The rest of that day was a blur. I remember watching Mr. Harvey cry, which I never dreamed I would see. Before walking into Mr. Yaracs' class, a group of us students got together and prayed before we had to stare at Katie's empty desk. We just spent the next two hours sitting together as a class in tears and talking about how we couldn't understand why Katie was so unhappy or what we would have done if we had known what she was going through. I remember sittting there thinking, "No young person should ever have to feel unloved again. Everyone needs to know that they are valuable and they are worth something."

The months passed on and Katie still remained in my memory. I was angry at myself for not trying to be her friend. I was angry at her for shooting herself when she had so much to offer. But most of all, I was angry at God for putting circumstances in Katie's life to lead her to feel like death was the only way out of her pain.

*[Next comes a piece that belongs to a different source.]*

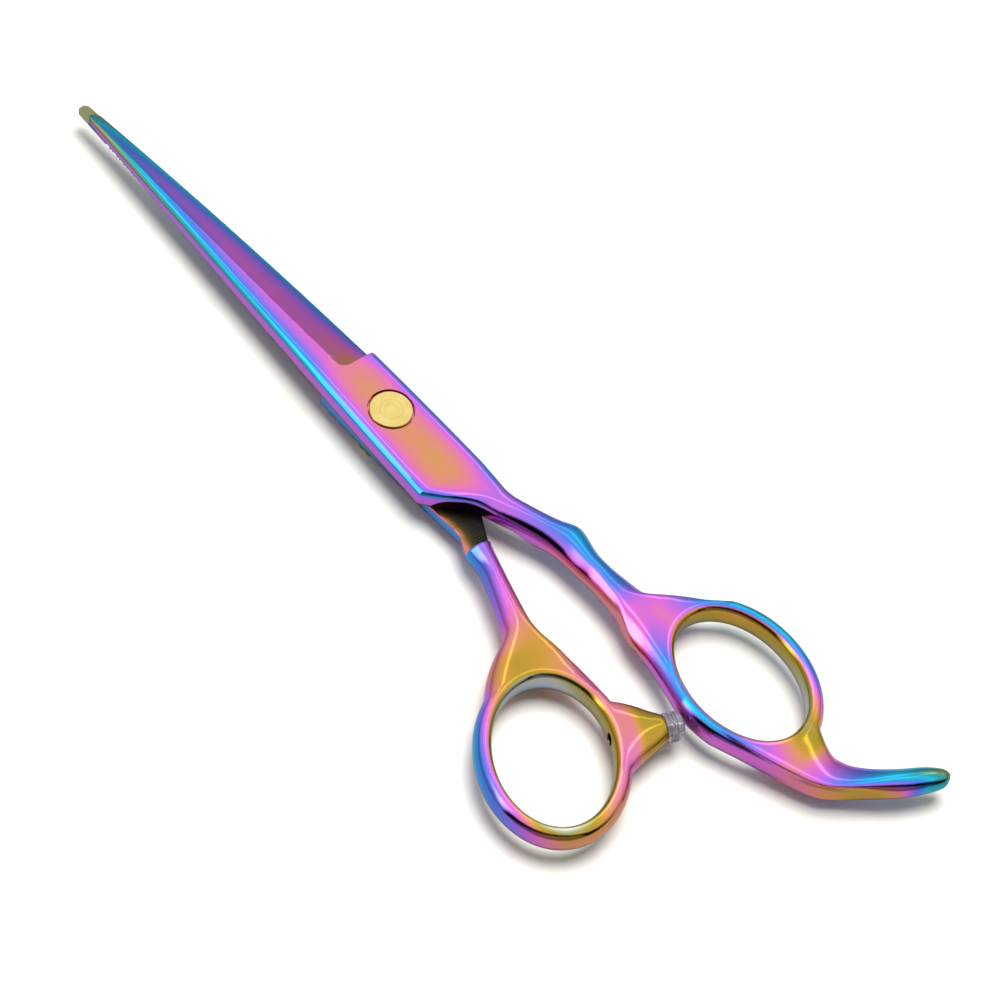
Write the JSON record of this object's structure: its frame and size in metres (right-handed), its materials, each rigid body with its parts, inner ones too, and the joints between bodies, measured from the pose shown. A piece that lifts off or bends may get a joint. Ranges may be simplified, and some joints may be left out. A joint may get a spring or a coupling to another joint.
{
  "type": "thinning shears",
  "caption": "Hairdresser's thinning shears: a plain blade over a toothed comb blade, cranked shanks with finger and thumb rings, a finger rest, a rubber stop and a tension pivot.",
  "frame": {"origin": "on the pivot axis, at the outer face of the tension dial", "axes": "+X from the pivot towards the handles, tips at -X; +Y towards the finger ring; +Z along the pivot axis, out of the face that carries the pivot screw's head"},
  "size_m": [0.1724, 0.0606, 0.008],
  "materials": {
    "coated_steel": "mirror-polished stainless steel with a rainbow titanium coating",
    "brass_plated": "fine-turned, gold-coloured plating",
    "spring_steel": "plain rolled steel",
    "nylon": "natural white nylon",
    "clear_rubber": "clear soft vinyl"
  },
  "bodies": {
    "finger_side": {"finger_half": "coated_steel", "pivot_screw": "brass_plated", "glide_washer": "nylon"},
    "thumb_side": {"thumb_half": "coated_steel", "pivot_bush": "nylon", "spring_washer": "spring_steel", "plain_washer": "spring_steel", "bumper": "clear_rubber", "bumper_stud": "spring_steel"},
    "dial": {"tension_dial": "brass_plated"}
  },
  "joints": [
    {"name": "blade_pivot", "type": "hinge", "parent": "finger_side", "child": "thumb_side", "pos_m": [0, 0, 0], "axis": [0, 0, -1], "range_deg": [0, 60]},
    {"name": "dial_turn", "type": "hinge", "parent": "finger_side", "child": "dial", "pos_m": [0, 0, 0], "axis": [0, 0, 1], "range_deg": [-180, 180]}
  ]
}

Finally, God spoke to me on the beach towards the end of that summer when I had just returned from working at Camp Crestridge for Girls. I was praying about my future, and somehow it just all made sense. Perhaps Katie died to show me that I was meant to be a high school teacher to show teenagers how valuable they were and to not let anyone else make the same mistake Katie made. Using my love of Spanish language/culture, I would teach students not only that they were valuable, but other people's language and culture were, too. Sure enough, three years later I am majoring in Spanish and minoring in education at Florida State University for that very purpose.

Katie's death changed my life, there's not a doubt in my mind about that. When I teach, I know that I will forever have her in the back of my mind and will remind myself that I am teaching for Katie, that other students may know what she was never able to grasp: her value. Katie has certainly changed my life for the better, and as it was said at her graduation, "because I knew her, I have been changed for good."